MARJORIE VOTEY (May 24, 1893 – February 3, 1971) A.K.A. “M. Votey”

Painter in oil, teacher, school administrator. Born in Detroit, Michigan, the daughter of Grace Rudd (1872 – 1958) and Frank A. Votey (1862 – 1940). She was raised in Michigan where her father was a prominent physician, spending her formative years in Detroit and Grand Rapids.

She attended the University of Michigan, graduating in 1917, and appears to have first worked for a sash company in Detroit, where she was listed as residing in the 1920 federal census. According to an interview she gave in the 1960s, Votey began painting around 1926. By 1930 she had joined her parents in Ada, Michigan, but did not remain there long, taking what was likely one of her first teaching positions in Rockville Center, Long Island, New York, where she was residing in 1935.

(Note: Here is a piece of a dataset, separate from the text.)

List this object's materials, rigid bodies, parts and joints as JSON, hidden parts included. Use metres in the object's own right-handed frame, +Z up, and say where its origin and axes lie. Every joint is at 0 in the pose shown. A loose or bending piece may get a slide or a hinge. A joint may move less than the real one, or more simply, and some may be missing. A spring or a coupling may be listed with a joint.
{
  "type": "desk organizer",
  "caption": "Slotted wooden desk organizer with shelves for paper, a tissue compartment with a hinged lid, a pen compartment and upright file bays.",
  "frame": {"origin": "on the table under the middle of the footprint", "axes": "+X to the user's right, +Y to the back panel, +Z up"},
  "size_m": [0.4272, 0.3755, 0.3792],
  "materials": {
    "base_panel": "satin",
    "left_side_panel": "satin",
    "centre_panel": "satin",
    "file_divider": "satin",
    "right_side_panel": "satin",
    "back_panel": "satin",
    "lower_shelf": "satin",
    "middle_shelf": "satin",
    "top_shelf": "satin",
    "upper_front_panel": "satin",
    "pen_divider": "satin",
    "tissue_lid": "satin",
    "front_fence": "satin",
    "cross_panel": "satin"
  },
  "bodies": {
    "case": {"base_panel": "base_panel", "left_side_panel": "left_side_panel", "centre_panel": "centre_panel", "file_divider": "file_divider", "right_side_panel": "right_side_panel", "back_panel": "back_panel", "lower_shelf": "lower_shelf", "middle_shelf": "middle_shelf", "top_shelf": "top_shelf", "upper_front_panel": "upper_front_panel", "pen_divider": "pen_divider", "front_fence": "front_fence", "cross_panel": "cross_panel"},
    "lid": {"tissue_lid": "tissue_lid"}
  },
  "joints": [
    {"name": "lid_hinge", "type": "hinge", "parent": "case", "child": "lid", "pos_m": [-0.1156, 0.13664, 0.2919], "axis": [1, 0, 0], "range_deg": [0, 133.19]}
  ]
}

Votey had returned to Michigan by the time of the 1940 federal census when she was listed as a schoolteacher residing as a lodger in the home of William H. Baker in Pontiac. She began her teaching career there as an elementary instructor and eventually worked her way up to the position of principal at the Walnut Lake School in Birmingham, Michigan. Later she moved with her widowed mother to Deepwater Point and secured a position teaching in the nearby Traverse City public school system. Votey wintered regularly in Longboat Key, Florida, where she continued her studies in drawing with Isabel White (1924 – 1994).

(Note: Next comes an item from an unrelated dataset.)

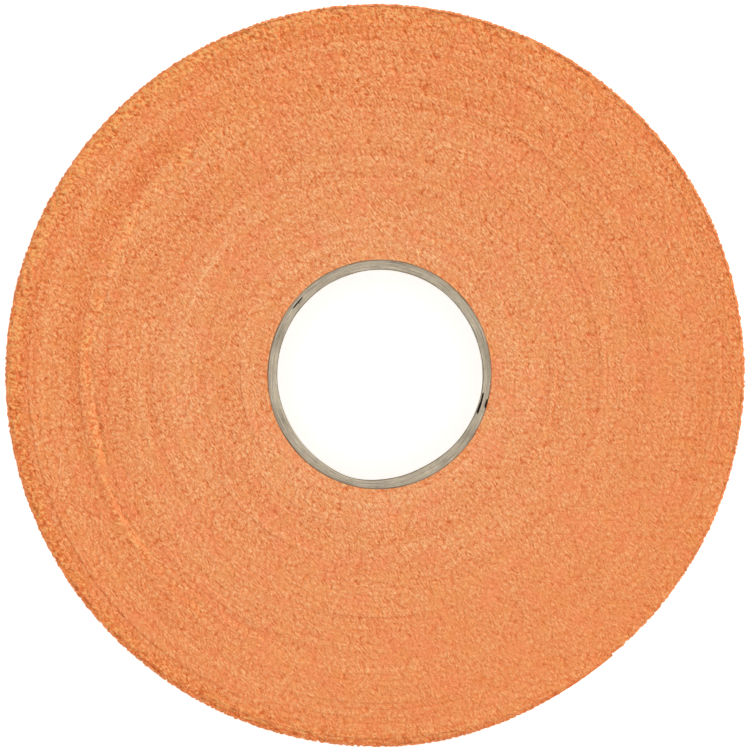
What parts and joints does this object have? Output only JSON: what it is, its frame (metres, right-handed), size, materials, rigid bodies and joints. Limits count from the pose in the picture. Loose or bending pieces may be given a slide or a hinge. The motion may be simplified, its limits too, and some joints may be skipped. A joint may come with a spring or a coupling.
{
  "type": "grip tape roll",
  "caption": "Flat reel of towelling grip tape for racket handles, wound on a thin cardboard core, with a free tail that peels off the rim.",
  "frame": {"origin": "middle of the rim, on the end face that the roll lies on", "axes": "+Z along the core's axis, upwards, with the roll lying flat; the tape's cut end is on the rim at 50 degrees below +X"},
  "size_m": [0.1353, 0.1359, 0.03],
  "materials": {
    "towelling": "matt, looped pile",
    "greyboard": "matt, unbleached",
    "greyboard_dark": "matt, unbleached",
    "release_paper": "smooth, silicone coated",
    "adhesive_strip": "tacky, thin"
  },
  "bodies": {
    "roll": {"core_inner_ply": "greyboard", "core_middle_ply": "greyboard_dark", "core_outer_ply": "greyboard", "start_strip": "adhesive_strip", "towelling_tape": "towelling"},
    "tail_1": {"tail_tape_1": "towelling", "tail_liner_1": "release_paper"},
    "tail_2": {"tail_tape_2": "towelling", "tail_liner_2": "release_paper"},
    "tail_3": {"tail_tape_3": "towelling", "tail_liner_3": "release_paper"},
    "tail_4": {"tail_tape_4": "towelling"},
    "liner_end": {"tail_liner_4": "release_paper"}
  },
  "joints": [
    {"name": "tail_peel", "type": "hinge", "parent": "roll", "child": "tail_1", "pos_m": [-0.0185, -0.06534, 0.015], "axis": [0, 0, -1], "range_deg": [0, 32]},
    {"name": "tail_bend_2", "type": "hinge", "parent": "tail_1", "child": "tail_2", "pos_m": [-0.00207, -0.06799, 0.015], "axis": [0, 0, -1], "range_deg": [0, 24]},
    {"name": "tail_bend_3", "type": "hinge", "parent": "tail_2", "child": "tail_3", "pos_m": [0.01453, -0.06659, 0.015], "axis": [0, 0, -1], "range_deg": [0, 24]},
    {"name": "tail_bend_4", "type": "hinge", "parent": "tail_3", "child": "tail_4", "pos_m": [0.0303, -0.06121, 0.015], "axis": [0, 0, -1], "range_deg": [0, 24]},
    {"name": "liner_peel", "type": "hinge", "parent": "tail_3", "child": "liner_end", "pos_m": [0.02968, -0.05994, 0.015], "axis": [0, 0, 1], "range_deg": [0, 20]}
  ],
  "couplings": [
    {"joint": "tail_bend_2", "follows": "tail_peel", "ratio": 0.75},
    {"joint": "tail_bend_3", "follows": "tail_peel", "ratio": 0.75},
    {"joint": "tail_bend_4", "follows": "tail_peel", "ratio": 0.75},
    {"joint": "liner_peel", "follows": "tail_peel", "ratio": 0.6}
  ]
}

Following her retirement, Votey almost exclusively devoted her time to her love of flowers and to painting. During the 1950s and 1960s she was exhibiting her works both with the Longboat Key Art Center in Florida and with the Northwestern Michigan Artists and Craftsmen organization in Traverse City. In the autumn of 1966 she moved to Geneva, Illinois. Marjorie Votey died in Geneva, Illinois at the Anna Baum Christian Science Home on Wednesday, the 3 rd of February 1971 at the age of seventy-seven years. She was cremated locally with burial occurring in Geneva, though it is not clear where. Her obituary noted that “She was known for her creative work and interest in children.”

Very little is currently known about her work as a painter, one recently identified example was impressionist in nature and signed “M. Votey.” In a 1960s interview she noted that she painted “everyday scenes,” and remarked further: “I want to reach the average person. I want to put something in his or her life that was not there before, to uplift or inspire…” Votey was a member of the Northwestern Michigan Artists and Craftsmen (as a founding member of what was then known as the Northwest Michigan Arts and Crafts Club) and served as its president for a period of time.

Though there are undoubtedly other exhibitions in which Votey participated, those presently known include the following: Arts and Crafts Exhibition, Traverse City, MI, 1957, 1964;Traverse City Golf and Country Club, Traverse City, MI, 1963; National Bank and Trust Company, Traverse City, MI, 1965 (solo); Traverse City Public Library, Traverse City, MI, 1966 (solo); Longboat Key Art Center, Sarasota, FL, 1960s (and earlier).

Votey’s works are not currently known to be in the collection of any public institutions. Her works reside in private collections throughout the United States.